Many of you might be familiar with the Innocence Project. For those not familiar let me bring them up as a case in point as to how flawed our system is. In 14 years of existence, the IP has exonerated 164 convicted and jailed persons, many of them who were on death row. Many spent as much as two or three decades jailed for crimes they did not commit. Ask yourself, if the system is so flawed that a small team of lawyers and law students can demonstrate the innoccence of 164 people in a short time period, how many people are currently awaiting execution that are innocent?

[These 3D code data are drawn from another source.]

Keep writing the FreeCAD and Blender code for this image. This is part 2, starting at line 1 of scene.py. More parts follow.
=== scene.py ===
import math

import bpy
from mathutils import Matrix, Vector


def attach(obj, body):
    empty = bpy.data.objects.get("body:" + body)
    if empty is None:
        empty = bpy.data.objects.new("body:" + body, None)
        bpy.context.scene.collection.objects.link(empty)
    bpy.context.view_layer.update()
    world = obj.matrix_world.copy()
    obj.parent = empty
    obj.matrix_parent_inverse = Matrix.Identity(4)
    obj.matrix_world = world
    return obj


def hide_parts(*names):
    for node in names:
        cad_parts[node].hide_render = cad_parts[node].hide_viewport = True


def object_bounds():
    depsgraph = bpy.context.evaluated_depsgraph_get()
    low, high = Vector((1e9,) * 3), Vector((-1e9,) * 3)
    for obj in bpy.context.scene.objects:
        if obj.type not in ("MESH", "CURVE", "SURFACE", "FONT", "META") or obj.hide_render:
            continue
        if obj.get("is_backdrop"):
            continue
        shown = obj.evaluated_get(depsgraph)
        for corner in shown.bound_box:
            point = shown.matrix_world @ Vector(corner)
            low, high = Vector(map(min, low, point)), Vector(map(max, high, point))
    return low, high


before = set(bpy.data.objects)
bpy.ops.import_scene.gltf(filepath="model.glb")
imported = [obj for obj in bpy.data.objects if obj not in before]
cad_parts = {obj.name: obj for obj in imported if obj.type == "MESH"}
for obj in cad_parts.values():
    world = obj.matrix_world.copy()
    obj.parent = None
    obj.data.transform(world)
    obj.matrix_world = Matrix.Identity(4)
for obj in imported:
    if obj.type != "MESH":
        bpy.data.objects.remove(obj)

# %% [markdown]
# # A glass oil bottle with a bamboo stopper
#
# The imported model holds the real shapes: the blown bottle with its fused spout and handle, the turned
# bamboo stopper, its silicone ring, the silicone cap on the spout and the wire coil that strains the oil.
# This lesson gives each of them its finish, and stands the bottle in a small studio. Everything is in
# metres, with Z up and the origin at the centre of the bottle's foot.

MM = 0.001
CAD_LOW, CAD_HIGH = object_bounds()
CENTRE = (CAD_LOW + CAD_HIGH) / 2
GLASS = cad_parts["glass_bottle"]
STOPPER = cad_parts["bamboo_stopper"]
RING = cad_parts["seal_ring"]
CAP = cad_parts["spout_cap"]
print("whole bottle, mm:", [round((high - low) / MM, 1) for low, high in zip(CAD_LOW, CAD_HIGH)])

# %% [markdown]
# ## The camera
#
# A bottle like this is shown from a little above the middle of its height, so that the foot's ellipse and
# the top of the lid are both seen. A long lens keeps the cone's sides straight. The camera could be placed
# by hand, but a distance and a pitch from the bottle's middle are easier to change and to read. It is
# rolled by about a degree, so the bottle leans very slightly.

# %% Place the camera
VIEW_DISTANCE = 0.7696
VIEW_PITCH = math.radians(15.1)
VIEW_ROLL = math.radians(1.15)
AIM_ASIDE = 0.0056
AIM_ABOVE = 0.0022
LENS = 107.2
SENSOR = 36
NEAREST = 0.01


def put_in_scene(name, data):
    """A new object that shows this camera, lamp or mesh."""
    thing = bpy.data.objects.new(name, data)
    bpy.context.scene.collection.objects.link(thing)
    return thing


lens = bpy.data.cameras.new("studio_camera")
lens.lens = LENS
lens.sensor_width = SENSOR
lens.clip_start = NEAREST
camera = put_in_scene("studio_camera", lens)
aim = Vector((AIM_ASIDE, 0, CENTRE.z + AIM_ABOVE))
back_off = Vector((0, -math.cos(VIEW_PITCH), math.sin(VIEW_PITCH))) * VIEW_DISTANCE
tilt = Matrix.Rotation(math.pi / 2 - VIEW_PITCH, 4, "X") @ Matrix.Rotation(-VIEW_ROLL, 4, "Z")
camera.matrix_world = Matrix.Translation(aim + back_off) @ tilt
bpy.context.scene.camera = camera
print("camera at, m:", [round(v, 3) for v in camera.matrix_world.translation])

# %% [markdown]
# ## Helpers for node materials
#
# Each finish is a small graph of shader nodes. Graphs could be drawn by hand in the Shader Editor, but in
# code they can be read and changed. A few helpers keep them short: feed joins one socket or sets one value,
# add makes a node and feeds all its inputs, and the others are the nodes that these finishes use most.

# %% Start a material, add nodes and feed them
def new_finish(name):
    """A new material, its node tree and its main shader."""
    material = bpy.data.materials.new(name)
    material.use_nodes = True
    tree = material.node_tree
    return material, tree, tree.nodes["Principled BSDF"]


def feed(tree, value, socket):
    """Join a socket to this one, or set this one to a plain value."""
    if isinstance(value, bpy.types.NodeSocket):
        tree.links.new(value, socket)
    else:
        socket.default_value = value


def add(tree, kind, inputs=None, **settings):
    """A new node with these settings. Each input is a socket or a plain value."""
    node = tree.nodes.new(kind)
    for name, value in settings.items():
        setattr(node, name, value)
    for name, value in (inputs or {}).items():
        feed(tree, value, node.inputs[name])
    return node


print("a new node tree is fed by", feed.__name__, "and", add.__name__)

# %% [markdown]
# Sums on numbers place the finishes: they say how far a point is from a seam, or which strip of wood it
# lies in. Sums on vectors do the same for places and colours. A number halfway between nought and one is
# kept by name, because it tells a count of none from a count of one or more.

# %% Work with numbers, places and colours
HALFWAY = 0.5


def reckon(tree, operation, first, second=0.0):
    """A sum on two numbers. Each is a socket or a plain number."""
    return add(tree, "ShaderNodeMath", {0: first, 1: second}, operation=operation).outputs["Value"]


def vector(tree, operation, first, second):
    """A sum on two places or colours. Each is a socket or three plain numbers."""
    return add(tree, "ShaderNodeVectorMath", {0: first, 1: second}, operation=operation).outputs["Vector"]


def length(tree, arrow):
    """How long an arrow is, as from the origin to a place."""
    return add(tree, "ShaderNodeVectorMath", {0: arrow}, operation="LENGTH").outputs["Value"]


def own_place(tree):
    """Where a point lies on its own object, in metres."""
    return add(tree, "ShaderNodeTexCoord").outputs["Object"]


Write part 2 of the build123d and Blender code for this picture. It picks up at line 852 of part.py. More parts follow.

Anytime I see a conviction like Tookie Williams, where the evidence was circumstantial and he was largely convicted on the testimony of two criminal defendants who stood to benefit on their own sentences for their testimony, it raises my eyebrows. Combine that with the demonstrated history of actually doing good for the last ten years, so much good he was a multiple time nominee for the Nobel Peace Prize, well yeah I tend to think that maybe this was a good case for clemency. Not a pardon, just convert his sentence to life in prison.